The initial appearance of Rex is “[if Rex is familiar]A tall gentleman in a black coat[otherwise]Rex[end if] stands to one side, smoking moodily.”[/code]
In general, it’s only worthwhile to construct a say phrase if it expresses something a bit more complicated than is allowed in existing text-substitution markup, or if you’re going to be using that particular say phrase a lot.
If you have a name that changes based on a lot of different things (whether you know his name or not, how familiar you are with him), then a say phrase is definitely a good idea. You activate it like so:
[code]To say Rexmood:
if Rex is surly, say “blowing petulant smoke-rings”;
if Rex is angsty, say “smoking moodily”;
if Rex is lascivious, say “chain-smoking and ogling passers-by”;
The initial appearance of Rex is “[RexName] stands to one side, [Rexmood].”[/code]
Finally, if you want to turn the whole thing into a rule, the relevant activity is For printing a locale paragraph about Rex…
Cool thanks!
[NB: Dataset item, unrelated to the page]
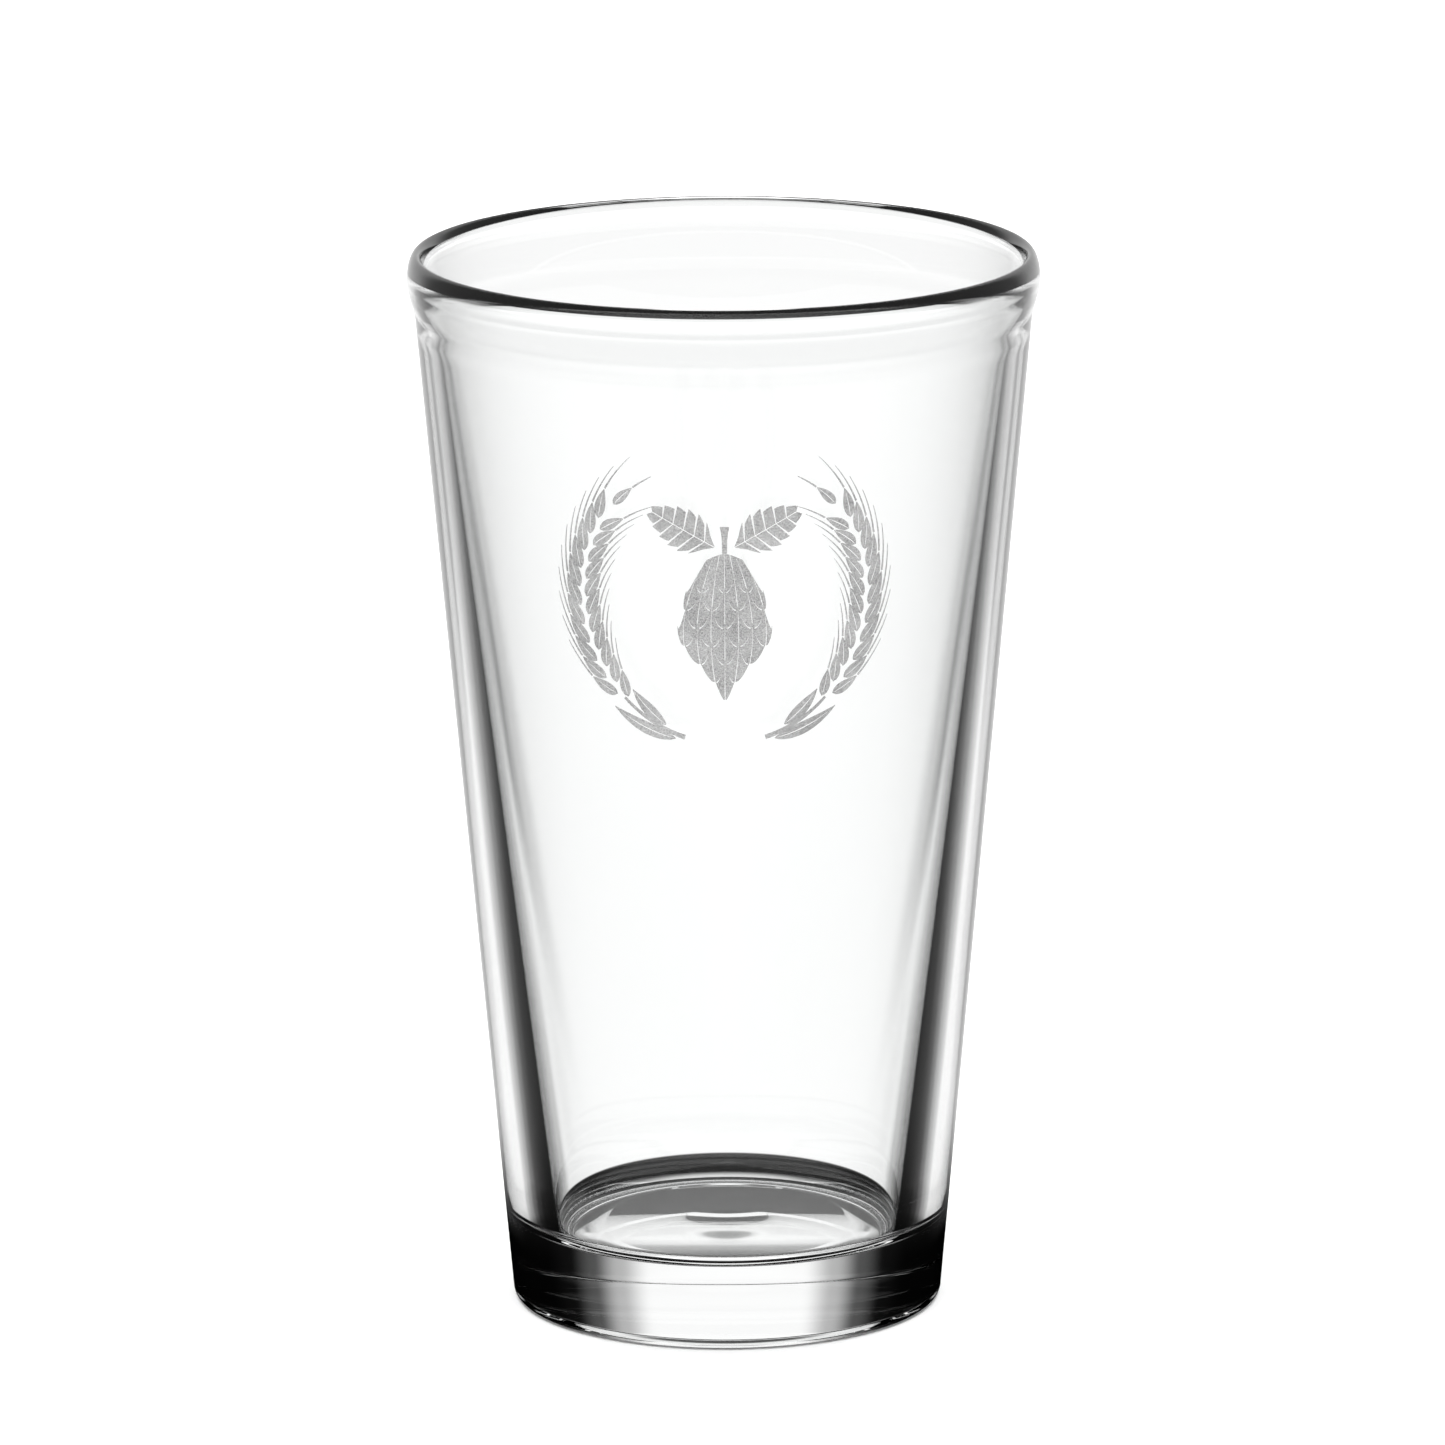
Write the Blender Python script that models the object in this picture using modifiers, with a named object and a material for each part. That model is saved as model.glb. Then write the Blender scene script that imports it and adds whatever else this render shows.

How do I set Rex to familiar? I tried putting things like [set Rex familiar] in the text and tried stuff like: Rex is now familiar; in the chat-node, but it didn’t work.
You set it with
now Rex is familiar;
That’s normal code, not a say phrase, so you you’d put it in a normal rule. It won’t work as a text substitution. But with say phrases you can easily link a text substitution to a rule:
To say new-friend:
now Rex is familiar;
Instead of asking Rex about something when Rex is not familiar:
say "[new-friend]Ignoring your question, the man offers you his hand and shakes it vigorously. 'I don't believe I've had the pleasure. Rex Bystander, at your service.'";
‘Now’ is explained further in Writing with Inform 8.11.
Thanks, that’s working really well.
Ok I’ve been working on other stuff and I came back to test a change to one of my conversations, only now I suddenly keep getting errors like this in every section where I have text that is set by the simple moods extension:
I think it must be something to do with the moods extension because the error always seems to appear just in front of the added text and it doesn’t affect anything that doesn’t have moods yet. Can anyone help?